Art, Bhanu Kapil, birthday, city, Cleveland, Father, fiction, in the desert, island, Kelley's Island, Lake, Lake Erie, literature, Memory, monkey puzzle press, mother, Naropa University, poetry, Water, Waves, Writing

“I write because I cannot paint” – Bhanu Kapil, The Vertical Interrogation of StrangersImage

I think and try to remember. I write and remember. Writing is an act of memory, the art of living a moment again and again from impossible angles and imagined perspectives. It is the art of believing in the possibility of what has already passed, has already lapsed into history. 

It is my mother’s birthday today. I tell myself to write it. Not it, but an image that I know of my mother and for my mother. 

There is a list of what I need to write. It begins with the house my father built for us. It ends with her back turned to me. Her body submerged from her waist down beneath the waves. Her hair is swept over her right shoulder. Her  neck is arched as is her spine. The sun sets and casts a black shadow. The waves are purple, growing darker, like oil against her skin. The world is black and white, golden at its edges. And the weight of it centers upon her, expanding out in a series of desperate ripples towards the artificial lights of the city and the cracked hull of my great grandfather’s fishing boat.

This is how I know my mother, how I remember her. This is how I will remember her, regardless of the new memories that we create. This is the story that I try and am trying to remember and that in remembering, am writing over and over again. 201 pages. And a prologue.

I hope that it is worthy of her.

I tell myself to write it. Where I sat. Reading words as though they were lines, sketching the light out.

 

Write the cracked counters and the stained and gnawed cushions my mother covered with sheets and blankets.

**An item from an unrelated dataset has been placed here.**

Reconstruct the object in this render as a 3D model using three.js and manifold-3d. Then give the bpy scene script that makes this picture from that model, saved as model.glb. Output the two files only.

Write the stripped floors, the broken cabinets and the mismatched plates my mother purchased, one at a time, one a week from the department store down the road.

Write the impassable oak table surrounded by folding chairs.

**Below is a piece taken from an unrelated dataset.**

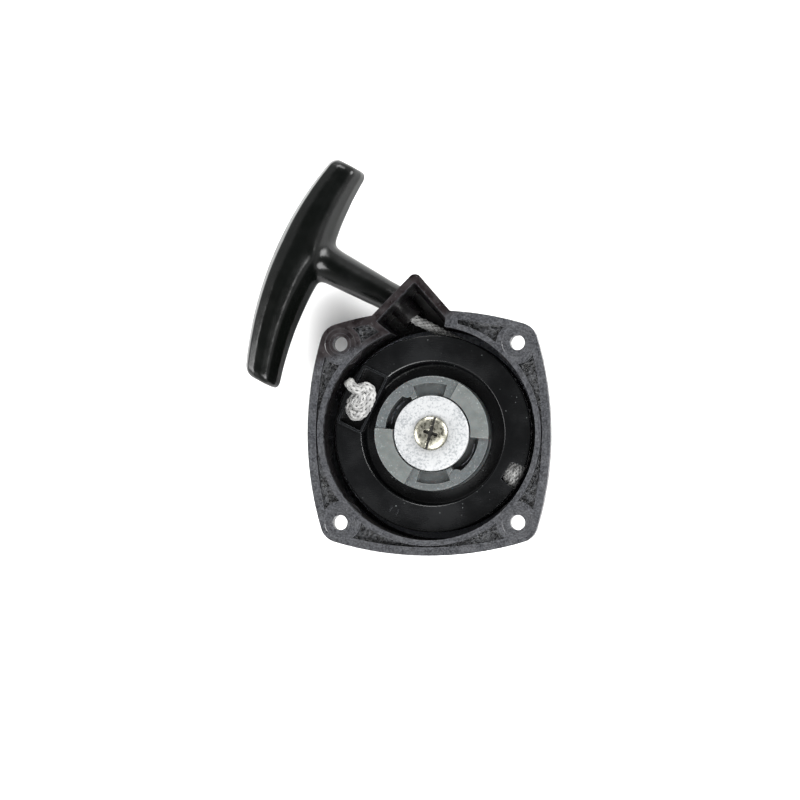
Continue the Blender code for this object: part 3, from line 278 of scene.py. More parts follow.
def housing_material():
    """Black nylon: a rim top grey from wear, leathery recess floors, walls and hollows painted near black as
    shade, a darker rope guide, and edges lightened as wear and as a painted highlight.
    """
    nodes = Nodes("black_nylon_grain")
    x, y, z = nodes.split()
    top_share = nodes.spread(z, RIM_TOP - 0.0009, RIM_TOP - 0.0003)
    floor_low = nodes.spread(z, RIM_TOP - RIM_POCKET_DEPTH - 0.0004, RIM_TOP - RIM_POCKET_DEPTH - 0.0002)
    floor_share = nodes.times(floor_low, nodes.minus(1.0, top_share))
    tower_share = nodes.spread(nodes.minus(y, nodes.times(x, 0.35)), 0.0362, 0.0405)
    leather = nodes.cells(900.0, "SMOOTH_F1")
    leather_height = nodes.plus(leather, nodes.times(nodes.noise(2300.0, 2.0), 0.6))
    fine = nodes.noise(1900.0, 3.0, 0.6)
    patches = nodes.noise(260.0, 4.0, 0.6)
    rough_floor = nodes.bump(nodes.times(leather_height, floor_share), 1.0, 0.0006)
    grain_share = nodes.spread(patches, 0.35, 0.65, 0.45, 1.0)
    normal = nodes.bump(nodes.times(fine, grain_share), 0.60, 0.00016, rough_floor)
    broad = nodes.noise(45.0, 2.0)
    # Painted shade: every surface below the rim top, apart from the pocket floors, is coloured near black,
    # for the walls, the bowl and the tower's hollow.
    shaded_walls = nodes.tones(broad, (0.0012, 0.0009, 0.0010), (0.0028, 0.0022, 0.0024), 0.35, 0.7)
    rim = nodes.tones(fine, (0.0110, 0.0114, 0.0128), (0.0400, 0.0414, 0.0455), 0.4, 0.6)
    tower = nodes.tones(patches, (0.0030, 0.0018, 0.0020), (0.0075, 0.0050, 0.0056))
    floor = nodes.tones(leather, (0.0032, 0.0034, 0.0038), (0.0440, 0.0460, 0.0500), 0.25, 0.6)
    base = nodes.mix(floor_share, shaded_walls, floor)
    base = nodes.mix(top_share, base, nodes.mix(tower_share, rim, tower))
    # Edges lightened, partly as rubbed wear and partly as a painted highlight.
    edge_worn_and_lit = nodes.mix(nodes.times(edge_wear_and_highlight(nodes), 0.7), base, (0.040, 0.041, 0.045))
    dust = nodes.spread(nodes.noise(1300.0, 2.0, 0.7), 0.64, 0.72)
    dust_share = nodes.times(dust, nodes.times(nodes.math("MAXIMUM", top_share, floor_share), 0.30))
    colour = nodes.mix(dust_share, edge_worn_and_lit, (0.15, 0.155, 0.165))
    roughness = nodes.spread(patches, 0.3, 0.7, 0.24, 0.42)
    return nodes.finish(colour, roughness, normal, Specular_IOR_Level=0.40)


def reel_material():
    """Glossy black nylon with moulding swirl, faint scratches and dust specks."""
    nodes = Nodes("reel_nylon_gloss")
    swirl = nodes.noise(60.0, 3.0)
    specks = nodes.spread(nodes.cells(620.0), 0.10, 0.16, 1.0, 0.0)
    sparse = nodes.spread(nodes.noise(180.0, 2.0), 0.55, 0.66)
    dust = nodes.times(specks, sparse)
    base = nodes.tones(swirl, (0.0016, 0.0018, 0.0020), (0.0038, 0.0041, 0.0046))
    # Edges lightened, partly as rubbed wear and partly as a painted highlight.
    edge_worn_and_lit = nodes.mix(nodes.times(edge_wear_and_highlight(nodes), 0.8), base, (0.035, 0.038, 0.042))
    colour = nodes.mix(nodes.times(dust, 0.7), edge_worn_and_lit, (0.12, 0.13, 0.13))
    stretch = {"Vector": nodes.coords, "Scale": (1.0, 9.0, 1.0), "Rotation": (0.0, 0.0, 0.6)}
    scratches = nodes.noise(380.0, 4.0, 0.7, nodes.add("ShaderNodeMapping", stretch).outputs["Vector"])
    fine = nodes.noise(1500.0, 3.0)
    normal = nodes.bump(scratches, 0.10, 0.00008, nodes.bump(fine, 0.22, 0.00005))
    roughness = nodes.spread(nodes.plus(swirl, nodes.times(scratches, 0.5)), 0.55, 0.95, 0.20, 0.31)
    return nodes.finish(colour, roughness, normal, Specular_IOR_Level=0.36)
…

Write the dampness of the basement, the constant swelling of the air at morning when night sank into the earth, staining the concrete purple and blue.

Write the smell of the dying magnolia masked by the sound of wilting paper and the steady pacing of my mother, still walking from side to side, her finger prints left on the wall.   

Write the photographs and the desk.

Write the light and the stairs.

Write the oak clusters, the gravel, the dust and wind.

Write your father, bent towards the paper screen, ink stains etched into his hands and face.

Write your mother, her hair draped over her chest, her bare back pale and open to the sun, her jaw and neck outlined in the water, streaming against the shore of her uncle’s cabin on an island somewhere I can’t remember.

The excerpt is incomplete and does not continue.